- Request
In the records below, find the line containing "Write part 5" and the line containing "return flat.reshape(-1, 3).astype(float)"; please repeat exactly the lines from one to the other, both included, and nothing more.

- Task material
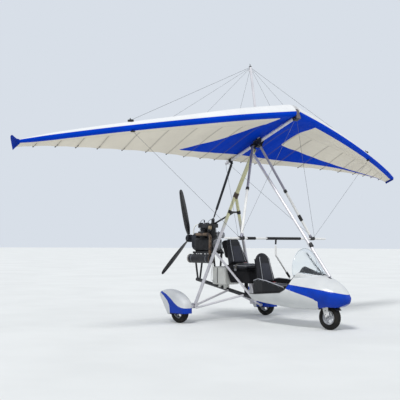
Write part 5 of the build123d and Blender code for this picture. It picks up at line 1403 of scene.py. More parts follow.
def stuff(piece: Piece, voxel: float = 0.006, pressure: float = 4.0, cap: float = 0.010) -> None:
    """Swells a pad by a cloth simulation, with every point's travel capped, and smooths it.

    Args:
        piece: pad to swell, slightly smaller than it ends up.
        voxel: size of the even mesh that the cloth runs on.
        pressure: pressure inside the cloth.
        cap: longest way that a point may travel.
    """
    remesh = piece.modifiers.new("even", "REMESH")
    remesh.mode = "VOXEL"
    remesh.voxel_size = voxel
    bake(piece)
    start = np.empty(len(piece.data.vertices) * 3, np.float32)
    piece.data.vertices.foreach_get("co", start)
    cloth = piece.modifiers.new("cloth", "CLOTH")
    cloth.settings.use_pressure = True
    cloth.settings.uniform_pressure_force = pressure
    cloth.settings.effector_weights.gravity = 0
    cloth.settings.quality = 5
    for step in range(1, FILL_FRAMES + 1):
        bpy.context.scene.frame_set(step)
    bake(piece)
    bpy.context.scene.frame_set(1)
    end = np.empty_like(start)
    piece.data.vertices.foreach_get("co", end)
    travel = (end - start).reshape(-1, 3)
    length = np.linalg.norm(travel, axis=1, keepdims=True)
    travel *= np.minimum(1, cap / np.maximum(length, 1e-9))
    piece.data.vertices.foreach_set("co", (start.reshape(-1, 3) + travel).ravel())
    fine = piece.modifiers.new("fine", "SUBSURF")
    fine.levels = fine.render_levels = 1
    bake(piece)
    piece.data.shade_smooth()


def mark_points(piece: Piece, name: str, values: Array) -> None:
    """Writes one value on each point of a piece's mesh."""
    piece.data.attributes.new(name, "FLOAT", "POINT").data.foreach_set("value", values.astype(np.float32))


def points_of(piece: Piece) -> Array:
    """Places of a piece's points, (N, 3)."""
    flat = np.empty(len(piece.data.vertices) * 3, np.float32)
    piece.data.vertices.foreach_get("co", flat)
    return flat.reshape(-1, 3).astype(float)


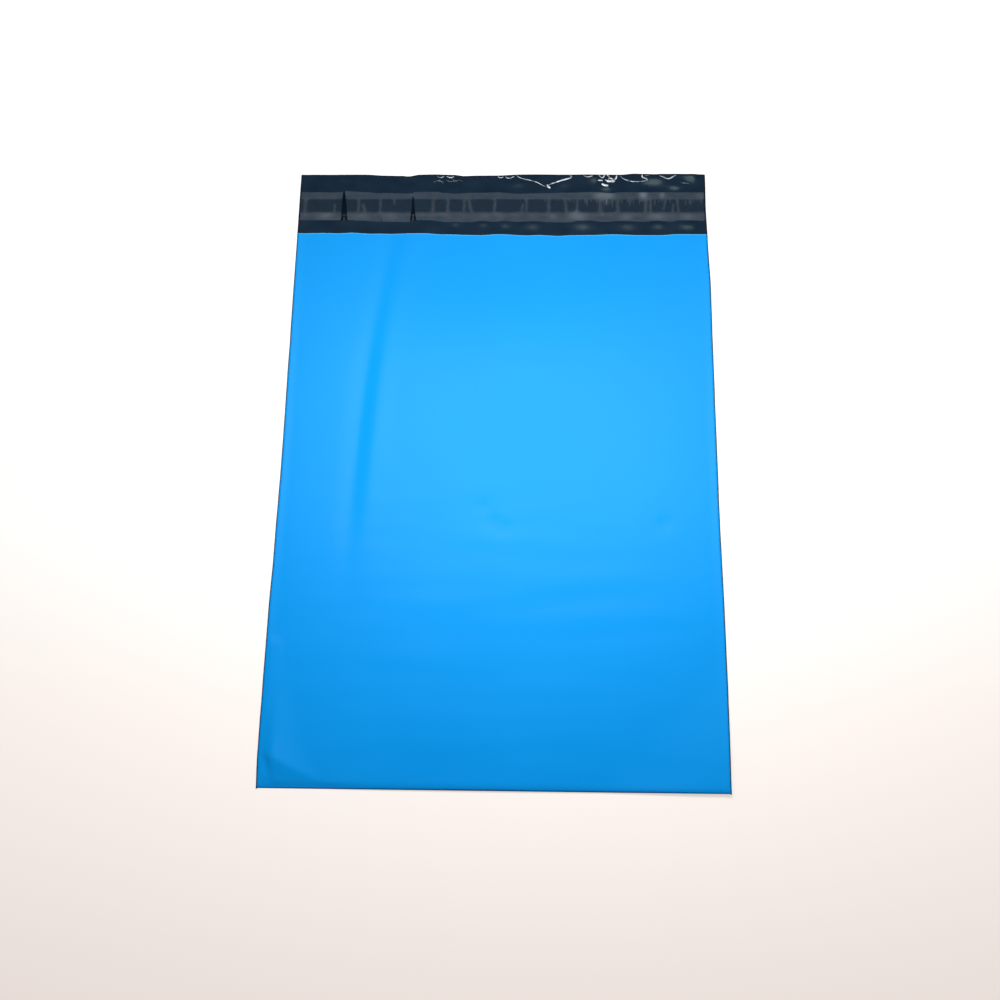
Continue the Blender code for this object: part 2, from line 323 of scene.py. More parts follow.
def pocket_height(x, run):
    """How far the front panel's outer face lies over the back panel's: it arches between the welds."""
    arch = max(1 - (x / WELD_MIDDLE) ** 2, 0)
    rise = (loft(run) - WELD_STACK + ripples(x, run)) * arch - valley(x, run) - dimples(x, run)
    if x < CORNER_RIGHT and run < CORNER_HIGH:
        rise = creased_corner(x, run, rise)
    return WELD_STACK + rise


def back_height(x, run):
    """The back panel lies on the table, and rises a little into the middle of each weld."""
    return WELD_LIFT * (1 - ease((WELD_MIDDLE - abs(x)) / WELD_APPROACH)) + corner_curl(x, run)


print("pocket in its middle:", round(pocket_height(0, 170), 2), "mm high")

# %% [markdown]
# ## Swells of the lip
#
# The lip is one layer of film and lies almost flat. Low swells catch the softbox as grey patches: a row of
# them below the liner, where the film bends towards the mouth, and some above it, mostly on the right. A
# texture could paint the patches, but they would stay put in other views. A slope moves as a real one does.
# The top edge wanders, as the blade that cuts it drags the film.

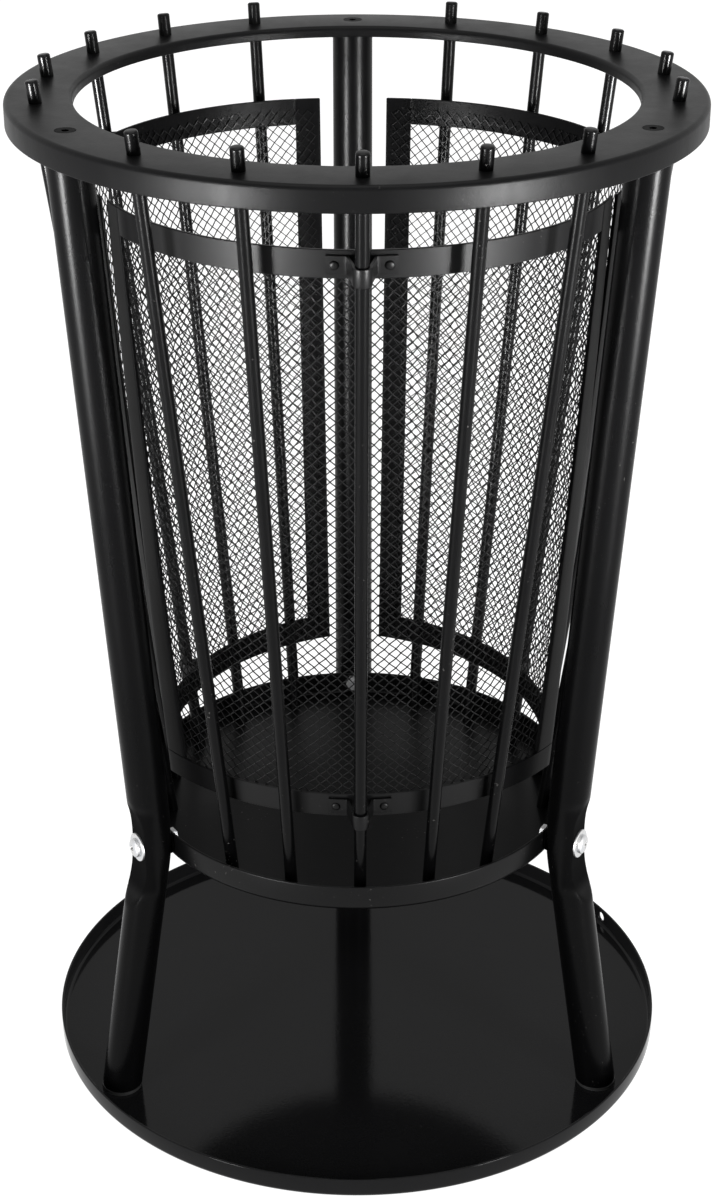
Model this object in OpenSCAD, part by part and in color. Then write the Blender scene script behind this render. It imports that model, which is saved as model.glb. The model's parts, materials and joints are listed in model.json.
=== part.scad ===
---
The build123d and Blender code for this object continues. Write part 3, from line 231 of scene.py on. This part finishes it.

- Finished task
Write part 5 of the build123d and Blender code for this picture. It picks up at line 1403 of scene.py. More parts follow.
def stuff(piece: Piece, voxel: float = 0.006, pressure: float = 4.0, cap: float = 0.010) -> None:
    """Swells a pad by a cloth simulation, with every point's travel capped, and smooths it.

    Args:
        piece: pad to swell, slightly smaller than it ends up.
        voxel: size of the even mesh that the cloth runs on.
        pressure: pressure inside the cloth.
        cap: longest way that a point may travel.
    """
    remesh = piece.modifiers.new("even", "REMESH")
    remesh.mode = "VOXEL"
    remesh.voxel_size = voxel
    bake(piece)
    start = np.empty(len(piece.data.vertices) * 3, np.float32)
    piece.data.vertices.foreach_get("co", start)
    cloth = piece.modifiers.new("cloth", "CLOTH")
    cloth.settings.use_pressure = True
    cloth.settings.uniform_pressure_force = pressure
    cloth.settings.effector_weights.gravity = 0
    cloth.settings.quality = 5
    for step in range(1, FILL_FRAMES + 1):
        bpy.context.scene.frame_set(step)
    bake(piece)
    bpy.context.scene.frame_set(1)
    end = np.empty_like(start)
    piece.data.vertices.foreach_get("co", end)
    travel = (end - start).reshape(-1, 3)
    length = np.linalg.norm(travel, axis=1, keepdims=True)
    travel *= np.minimum(1, cap / np.maximum(length, 1e-9))
    piece.data.vertices.foreach_set("co", (start.reshape(-1, 3) + travel).ravel())
    fine = piece.modifiers.new("fine", "SUBSURF")
    fine.levels = fine.render_levels = 1
    bake(piece)
    piece.data.shade_smooth()


def mark_points(piece: Piece, name: str, values: Array) -> None:
    """Writes one value on each point of a piece's mesh."""
    piece.data.attributes.new(name, "FLOAT", "POINT").data.foreach_set("value", values.astype(np.float32))


def points_of(piece: Piece) -> Array:
    """Places of a piece's points, (N, 3)."""
    flat = np.empty(len(piece.data.vertices) * 3, np.float32)
    piece.data.vertices.foreach_get("co", flat)
    return flat.reshape(-1, 3).astype(float)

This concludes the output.